Despite its birthrate, which is well below the replacement rate, the United States is in much better demographic shape than many other developed countries. Most importantly, it does not have a shrinking population—a fact it owes almost entirely to immigration. In countries such as Italy, Japan, and Germany, population loss is direr, and the lack of young workers in key roles is more acutely felt. In Germany, for instance, 2 out of 3 small- to medium-sized firms surveyed told accountancy firm Ernst and Young that it was difficult to find qualified workers. More than half of those surveyed said they believed the country’s recent influx of refugees from Syria would help alleviate the shortage.
Even the U.S.’s robust immigration can’t help the defense industry, whose classified work—involving positions ranging from office workers to engineers to welders—often requires extensive background checks and U.S. citizenship.
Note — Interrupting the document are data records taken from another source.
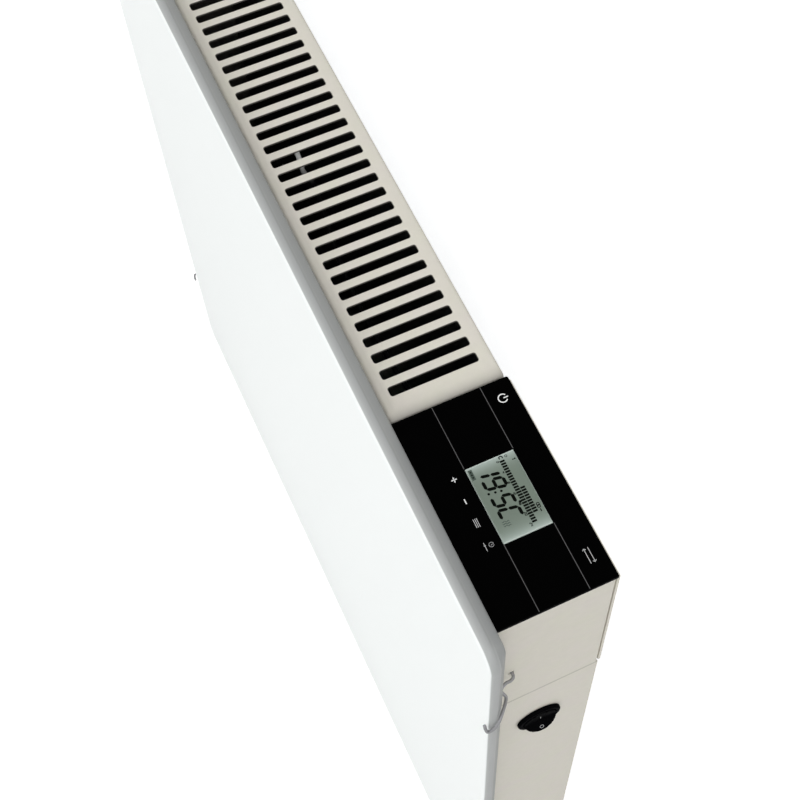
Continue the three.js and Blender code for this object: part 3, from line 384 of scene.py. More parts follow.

# %% [markdown]
# The casing is powder coated in a warm light grey whose hue wanders a little between yellow and pink,
# and the module's housing is moulded in the same colour with a finer grain. Three painted shades darken
# it: in the slots, at the lid's end beside the glass and towards its front, from a per-point attribute on
# the lid; in the fine seam under the housing, a band round one height, told from the object's own Z; and
# on the sheet of the sides and the bottom inside the casing, a box, told in the same way. Two materials
# on one piece could show the same, but only with a hard border between them.

# %% Make the warm grey
CREAM_YELLOW = (0.705, 0.700, 0.580)
CREAM_PINK = (0.725, 0.672, 0.632)
HUE_SCALE, HUE_DETAIL = 55.0, 3.0
# Share of the base colour left where shade is painted, on the lid and inside the casing.
PAINTED_SHADE_SHARE = 0.10
# A darker band round the seam under the housing, by this share: painted shade.
SEAM_SHADE_SHARE = 0.75
SEAM_HALF = 0.95 * MM
SHADE_MARGIN = 0.8 * MM
SEAM_Z = (housing_low[2] + side_high[2]) / 2


def inside_casing(tree):
    """Painted shade inside: 1 where |p - middle| < half less a margin on all axes of the casing's box, else
    0.
    """
    low = np.array([-SIDE_X, FRONT_Y, side_low[2]])
    high = np.array([SIDE_X, BACK_Y, TOP_Z])
    inside = 1.0
    for axis, middle, half in zip("XYZ", (low + high) / 2, (high - low) / 2):
        away = calc(tree, "ABSOLUTE", calc(tree, "SUBTRACT", object_part(tree, axis), float(middle)))
        near = calc(tree, "LESS_THAN", away, float(half - SHADE_MARGIN))
        inside = calc(tree, "MULTIPLY", inside, near)
    return inside


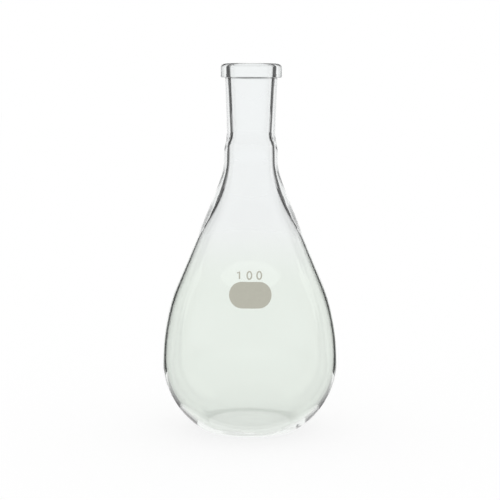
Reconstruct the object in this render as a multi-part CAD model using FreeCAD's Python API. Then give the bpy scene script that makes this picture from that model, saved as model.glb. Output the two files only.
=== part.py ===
"""Flat-bottom recovery flask for 100 ml, blown in one piece of clear borosilicate glass.

The flask is a pear-shaped bulb with a flattened base, a shoulder where the glass swells, a
short plain neck and a conical socket that ends in a fire-polished flange. A patch of enamel
is fired onto the front of the bulb for writing on.

Millimetres. The origin is the centre of the base on the surface that the flask stands on,
+Z runs up the flask's axis, and the marking spot faces -Y.
"""

import FreeCAD
import Part
import math
import os

# Bulb, outside
bulb_radius = 31.2
equator_height = 25.2
base_flat_radius = 14.9
heel_radius = 6.0
upper_arc_radius = 71.9
cone_angle = math.radians(22.3)

# Shoulder and neck, outside: a gentle bend, then a tight one into the plain neck
gentle_bend_radius = 122.0
gentle_bend_turn = math.radians(4.4)
tight_bend_radius = 16.1
neck_radius = 9.5
neck_length = 2.2
outer_step_height = 8.4

# Conical socket: 15 mm wide at the mouth and narrowing by 1 mm in 10
socket_mouth_diameter = 15.0
socket_taper = 0.1
socket_length = 23.7
socket_wall_at_mouth = 1.85
socket_wall_at_foot = 2.18
inner_step_height = 5.8
inner_step_lag = 0.3

# Flange: a rounded lip, a straight side, and a hollow underside that runs into the socket
flange_projection = 1.4
flange_height = 5.02
flange_edge_turn = 0.46
flange_underside_height = 3.13
flange_fillet_reach = 2.49
lip_height = 1.35
lip_width = 2.25

# Walls of the bulb, the cone, the neck and the base
bulb_wall = 1.0
cone_wall = 1.0
neck_wall = 2.0
base_wall = 1.8
lower_wall_gain = 1.0
inner_heel_radius = 5.0

# Swelling of the glass inside the shoulder, from the cone up into the neck
swell_length = 15.5
swell_rise = 2.5
swell_cone_reach = 13.8
swell_neck_reach = 16.0

# Marking spot: a rounded patch of enamel, seen from the front, a hair clear of the glass
spot_width = 14.4
spot_height = 8.6
spot_centre_height = 52.1
enamel_thickness = 0.1
enamel_clearance = 0.06

# Share of the way to its corner that each handle of a rounded quarter curve reaches
QUARTER_PULL = 0.5523


def point(r, z):
    """A point of the section, at radius r and height z."""
    return FreeCAD.Vector(r, 0, z)


def line(start, end):
    """A straight stretch of the section."""
    return Part.LineSegment(start, end).toShape()


def on_circle(centre, radius, angle):
    """The point of a circle at an angle above the horizontal."""
    return centre + point(radius * math.cos(angle), radius * math.sin(angle))


def arc(centre, radius, start_angle, end_angle):
    """A round stretch of the section, between two angles above the horizontal."""
    middle = (start_angle + end_angle) / 2
    ends = [on_circle(centre, radius, a) for a in (start_angle, middle, end_angle)]
    return Part.Arc(*ends).toShape()


def curve(start, start_handle, end_handle, end):
    """A smooth stretch that leaves and arrives along its two handles."""
    bezier = Part.BezierCurve()
    bezier.setPoles([start, start_handle, end_handle, end])
    return bezier.toShape()


def rounded_corner(start, corner, end):
    """A quarter curve that touches both sides of a corner."""
    return curve(start, start + (corner - start) * QUARTER_PULL,
                 end + (corner - end) * QUARTER_PULL, end)


def end_of(edge):
    """The last point of a stretch."""
    return edge.valueAt(edge.LastParameter)


def start_of(edge):
    """The first point of a stretch."""
    return edge.valueAt(edge.FirstParameter)


def joined(edges):
    """The stretches with a straight line across each gap between one and the next."""
    whole = [edges[0]]
    for edge in edges[1:]:
        if end_of(whole[-1]).distanceToPoint(start_of(edge)) > 1e-6:
            whole.append(line(end_of(whole[-1]), start_of(edge)))
        whole.append(edge)
    return whole


# Heights and radii that follow from the sizes above
gentle_start = cone_angle - gentle_bend_turn
cone_foot = point(bulb_radius - upper_arc_radius * (1 - math.cos(cone_angle)),
                  equator_height + upper_arc_radius * math.sin(cone_angle))
tight_foot_radius = neck_radius + tight_bend_radius * (1 - math.cos(gentle_start))
cone_top_radius = (tight_foot_radius
                   + gentle_bend_radius * (math.cos(gentle_start) - math.cos(cone_angle)))
cone_top = point(cone_top_radius,
                 cone_foot.z + (cone_foot.x - cone_top_radius) / math.tan(cone_angle))
tight_foot_height = (cone_top.z + gentle_bend_radius
                     * (math.sin(cone_angle) - math.sin(gentle_start)))
neck_foot_height = tight_foot_height + tight_bend_radius * math.sin(gentle_start)
neck_top_height = neck_foot_height + neck_length
step_top_height = neck_top_height + outer_step_height
socket_foot_height = step_top_height - inner_step_lag
top_height = socket_foot_height + socket_length


def socket_inside(z):
    """Radius of the conical bore at a height."""
    return (socket_mouth_diameter - socket_taper * (top_height - z)) / 2


def socket_outside(z):
    """Radius of the outside of the socket at a height."""
    share = (top_height - z) / socket_length
    wall = socket_wall_at_mouth + (socket_wall_at_foot - socket_wall_at_mouth) * share
    return socket_inside(z) + wall


flange_radius = socket_outside(top_height) + flange_projection


def bulb_outside():
    """Outside of the bulb: base, heel, lower arc, and upper arc to the foot of the cone."""
    reach = bulb_radius - base_flat_radius
    rise = equator_height - heel_radius
    lower_arc_radius = (reach ** 2 + rise ** 2 - heel_radius ** 2) / (2 * (reach - heel_radius))
    lower_centre = point(bulb_radius - lower_arc_radius, equator_height)
    heel_centre = point(base_flat_radius, heel_radius)
    to_heel = heel_centre - lower_centre
    heel_angle = math.atan2(to_heel.z, to_heel.x)
    upper_centre = point(bulb_radius - upper_arc_radius, equator_height)
    return lower_arc_radius, [
        line(point(0, 0), point(base_flat_radius, 0)),
        arc(heel_centre, heel_radius, -math.pi / 2, heel_angle),
        arc(lower_centre, lower_arc_radius, heel_angle, 0),
        arc(upper_centre, upper_arc_radius, 0, cone_angle),
    ]


def shoulder_and_neck_outside():
    """Outside of the two bends of the shoulder, the plain neck and the step to the socket."""
    gentle_centre = cone_top + point(gentle_bend_radius * math.cos(cone_angle),
                                     gentle_bend_radius * math.sin(cone_angle))
    tight_centre = point(neck_radius + tight_bend_radius, neck_foot_height)
    neck_top = point(neck_radius, neck_top_height)
    step_top = point(socket_outside(step_top_height), step_top_height)
    lower_handle = point(neck_radius, neck_top_height + outer_step_height / 3)
    upper_handle_height = step_top_height - outer_step_height / 3
    upper_handle = point(socket_outside(upper_handle_height), upper_handle_height)
    return [
        arc(gentle_centre, gentle_bend_radius, math.pi + cone_angle, math.pi + gentle_start),
        arc(tight_centre, tight_bend_radius, math.pi + gentle_start, math.pi),
        curve(neck_top, lower_handle, upper_handle, step_top),
    ]


def flange():
    """The flange from the end of its underside, over the lip and into the mouth."""
    side_foot = point(flange_radius, top_height - flange_height)
    under_height = side_foot.z - flange_underside_height
    under = point(socket_outside(under_height), under_height)
    side_handle = side_foot - point(0, flange_edge_turn)
    under_handle_height = under_height + flange_fillet_reach
    under_handle = point(socket_outside(under_handle_height), under_handle_height)
    lip_foot_height = top_height - lip_height
    crown = point(flange_radius - lip_width, top_height)
    mouth = point(socket_inside(lip_foot_height), lip_foot_height)
    return [
        curve(under, under_handle, side_handle, side_foot),
        rounded_corner(point(flange_radius, lip_foot_height), point(flange_radius, crown.z), crown),
        rounded_corner(crown, point(mouth.x, crown.z), mouth),
    ]


def socket_and_neck_inside():
    """The bore from the foot of the cone of the socket to the inside of the plain neck."""
    neck_inside = neck_radius - neck_wall
    socket_foot = point(socket_inside(socket_foot_height), socket_foot_height)
    neck_height = socket_foot_height - inner_step_height
    upper_handle_height = socket_foot_height - inner_step_height / 3
    upper_handle = point(socket_inside(upper_handle_height), upper_handle_height)
    lower_handle = point(neck_inside, neck_height + inner_step_height / 3)
    return [curve(socket_foot, upper_handle, lower_handle, point(neck_inside, neck_height))]


def shoulder_and_bulb_inside(lower_arc_radius):
    """Inside of the shoulder's swell, the cone, the bulb and the base, down to the axis."""
    inward = point(-math.cos(cone_angle), -math.sin(cone_angle))
    down_the_cone = point(math.sin(cone_angle), -math.cos(cone_angle))
    wall_top = cone_top + inward * cone_wall
    swell_foot = wall_top + down_the_cone * swell_length
    swell_top = point(neck_radius - neck_wall, neck_foot_height + swell_rise)

    bulb_inside = bulb_radius - bulb_wall
    upper_radius = ((math.cos(cone_angle) * (wall_top.x - bulb_inside)
                     + math.sin(cone_angle) * (wall_top.z - equator_height))
                    / (1 - math.cos(cone_angle)))
    upper_centre = point(bulb_inside - upper_radius, equator_height)

    lower_radius = lower_arc_radius - bulb_wall - lower_wall_gain
    lower_centre = point(bulb_inside - lower_radius, equator_height)
    heel_height = base_wall + inner_heel_radius
    heel_drop = equator_height - heel_height
    heel_reach = math.sqrt((lower_radius - inner_heel_radius) ** 2 - heel_drop ** 2)
    heel_centre = point(lower_centre.x + heel_reach, heel_height)
    heel_angle = -math.atan2(heel_drop, heel_reach)
    return [
        curve(swell_top, swell_top - point(0, swell_neck_reach),
              swell_foot - down_the_cone * swell_cone_reach, swell_foot),
        arc(upper_centre, upper_radius, cone_angle, 0),
        arc(lower_centre, lower_radius, 0, heel_angle),
        arc(heel_centre, inner_heel_radius, heel_angle, -math.pi / 2),
        line(point(heel_centre.x, base_wall), point(0, base_wall)),
    ]


def make_flask():
    """The blown glass body, as one section turned about the axis."""
    lower_arc_radius, section = bulb_outside()
    section += shoulder_and_neck_outside()
    section += flange()
    section += socket_and_neck_inside()
    section += shoulder_and_bulb_inside(lower_arc_radius)
    section.append(line(point(0, base_wall), point(0, 0)))
    face = Part.Face(Part.Wire(joined(section)))
    return face.revolve(FreeCAD.Vector(0, 0, 0), FreeCAD.Vector(0, 0, 1), 360)


def make_marking_spot():
    """The enamel patch: a thin skin over the bulb and cone, cut to a rounded outline."""
    centre = point(bulb_radius - upper_arc_radius, equator_height)
    outward = point(math.cos(cone_angle), math.sin(cone_angle))
    slope = point(-math.sin(cone_angle), math.cos(cone_angle))
    inner_radius = upper_arc_radius + enamel_clearance
    outer_radius = inner_radius + enamel_thickness
    skin_top = on_circle(centre, inner_radius, cone_angle) + slope * spot_width
    skin = joined([
        arc(centre, inner_radius, 0, cone_angle),
        line(skin_top, skin_top + outward * enamel_thickness),
        arc(centre, outer_radius, cone_angle, 0),
        line(on_circle(centre, outer_radius, 0), on_circle(centre, inner_radius, 0)),
    ])
    shell = Part.Face(Part.Wire(skin)).revolve(FreeCAD.Vector(0, 0, 0), FreeCAD.Vector(0, 0, 1), 360)

    end_radius = spot_height / 2
    reach = spot_width / 2 - end_radius
    left = point(-reach, spot_centre_height)
    right = point(reach, spot_centre_height)
    quarter = math.pi / 2
    outline = joined([
        arc(right, end_radius, -quarter, quarter),
        arc(left, end_radius, quarter, 3 * quarter),
        line(left - point(0, end_radius), right - point(0, end_radius)),
    ])
    stamp = Part.Face(Part.Wire(outline)).extrude(FreeCAD.Vector(0, -2 * bulb_radius, 0))
    return shell.common(stamp).Solids[0]


def main():
    """Build both pieces and write one file for each."""
    os.makedirs("parts", exist_ok=True)
    for name, shape in (("flask", make_flask()), ("marking_spot", make_marking_spot())):
        shape.exportStep("parts/" + name + ".step")
        box = shape.optimalBoundingBox()
        print("%s: volume %.1f mm3, height %.2f to %.2f mm, half width %.2f mm, valid %s"
              % (name, shape.Volume, box.ZMin, box.ZMax, box.XMax, shape.isValid()))


main()
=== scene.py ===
"""Flat-bottom recovery flask of clear glass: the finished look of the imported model.

The glass is turned from one section by a node tree, the enamel print is wrapped onto the
front of the bulb, and a pale stage with a camera shows the flask from the photograph's side.
Metres throughout. The flask stands on z = 0 with its axis on Z, and its front faces -Y.
"""

import math

import bmesh
import bpy
from bpy.props import FloatProperty, FloatVectorProperty, IntProperty, PointerProperty
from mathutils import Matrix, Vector


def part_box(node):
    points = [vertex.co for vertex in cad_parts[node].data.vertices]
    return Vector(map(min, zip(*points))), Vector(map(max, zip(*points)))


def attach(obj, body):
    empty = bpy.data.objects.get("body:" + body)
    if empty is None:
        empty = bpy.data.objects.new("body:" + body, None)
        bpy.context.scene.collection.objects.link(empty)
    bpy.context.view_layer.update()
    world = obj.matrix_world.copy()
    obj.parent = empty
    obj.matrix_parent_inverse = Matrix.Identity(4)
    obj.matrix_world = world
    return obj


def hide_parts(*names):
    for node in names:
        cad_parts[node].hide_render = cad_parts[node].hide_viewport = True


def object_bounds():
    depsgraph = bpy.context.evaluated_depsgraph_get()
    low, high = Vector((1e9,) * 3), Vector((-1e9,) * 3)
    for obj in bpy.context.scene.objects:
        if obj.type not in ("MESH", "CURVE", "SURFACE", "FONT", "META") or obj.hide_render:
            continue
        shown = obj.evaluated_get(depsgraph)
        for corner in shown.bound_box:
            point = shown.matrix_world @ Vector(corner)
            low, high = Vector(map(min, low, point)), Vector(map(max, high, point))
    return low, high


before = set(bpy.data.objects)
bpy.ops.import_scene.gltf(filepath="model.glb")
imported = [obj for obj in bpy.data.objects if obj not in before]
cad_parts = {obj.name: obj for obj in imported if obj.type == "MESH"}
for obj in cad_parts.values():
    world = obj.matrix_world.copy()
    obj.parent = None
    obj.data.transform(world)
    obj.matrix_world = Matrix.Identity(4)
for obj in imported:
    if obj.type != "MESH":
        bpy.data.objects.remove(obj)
CAD_LOW, CAD_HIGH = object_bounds()
SPOT_LOW, SPOT_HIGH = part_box("marking_spot")

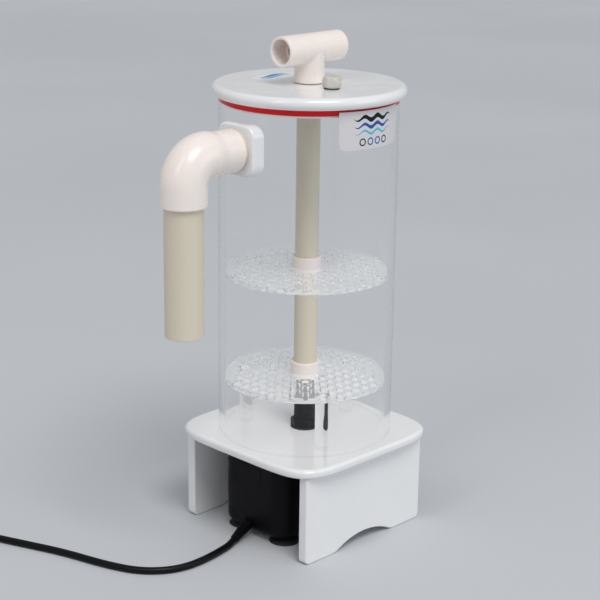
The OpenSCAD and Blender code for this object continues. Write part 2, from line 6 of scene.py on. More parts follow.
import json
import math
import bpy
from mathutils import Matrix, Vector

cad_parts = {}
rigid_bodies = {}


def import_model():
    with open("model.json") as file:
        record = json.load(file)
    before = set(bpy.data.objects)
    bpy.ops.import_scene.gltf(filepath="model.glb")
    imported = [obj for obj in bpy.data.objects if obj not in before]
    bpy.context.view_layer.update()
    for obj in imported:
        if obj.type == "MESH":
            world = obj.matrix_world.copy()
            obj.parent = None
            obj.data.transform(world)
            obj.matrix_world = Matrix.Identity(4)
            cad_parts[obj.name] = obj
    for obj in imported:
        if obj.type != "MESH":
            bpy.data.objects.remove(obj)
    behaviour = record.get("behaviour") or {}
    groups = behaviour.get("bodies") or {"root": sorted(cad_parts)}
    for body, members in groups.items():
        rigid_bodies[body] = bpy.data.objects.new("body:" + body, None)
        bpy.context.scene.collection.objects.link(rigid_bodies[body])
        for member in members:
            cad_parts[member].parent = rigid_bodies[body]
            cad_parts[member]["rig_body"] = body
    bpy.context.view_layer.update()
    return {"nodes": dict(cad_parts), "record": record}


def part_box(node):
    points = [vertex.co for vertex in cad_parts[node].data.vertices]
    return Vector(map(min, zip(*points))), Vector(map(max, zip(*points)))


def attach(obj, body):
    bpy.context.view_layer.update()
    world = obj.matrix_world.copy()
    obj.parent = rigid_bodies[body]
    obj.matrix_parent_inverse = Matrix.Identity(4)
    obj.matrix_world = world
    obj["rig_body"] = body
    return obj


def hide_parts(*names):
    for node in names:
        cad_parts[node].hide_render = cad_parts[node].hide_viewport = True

And in other fields, no one wants to do those jobs, period. Even the last professionals you’ll ever encounter—funeral directors and morticians—are well into their 50s on average and aren’t being replaced as they retire.
Perhaps the most striking thing about the waves of retirements now facing the U.S. is how predictable it all has been. The government and private sector alike should have been actively working to counteract these forces, shepherding students to specialize in high-value, low-visibility fields. Instead, we may well face a harrowing stretch of years when our most expert professionals go missing from the positions where they’re needed most.
Contributing to the problem are attractive fields such as investment banking and computer programming. (Wall Street firms, which are taking measures to avoid losing top talent to Silicon Valley, still have no trouble filling entry-level seats.) Part is due to a communication breakdown between demographers and the general public. To the extent that the need for science, technology, engineering, and math training gets through to students, vital information about what to do with that training doesn’t. Proficiency in STEM alone does not guarantee a career that is mission-critical to a functioning society.
But the bulk of the issue is far is simpler: We don’t like to think about old age and what it means. The media generally doesn’t want to cover it, and people don’t want to read about it. It’s just a little too real and makes us just a little too uncomfortable. So, far too often, we grapple with the broad effects of aging only when it’s too late to avoid a bad outcome.
In the near future, thanks to declining birth rates, the aging of the baby boom, and extended longevity, more of the population will be older than ever before. Let’s not ignore what’s perhaps the biggest fully predictable change we’re facing as a society, simply because old age is challenging to think about. Life begins, and life ends. Once we accept that, we can work to make sure that what we do in the middle is as worthwhile as it can possibly be.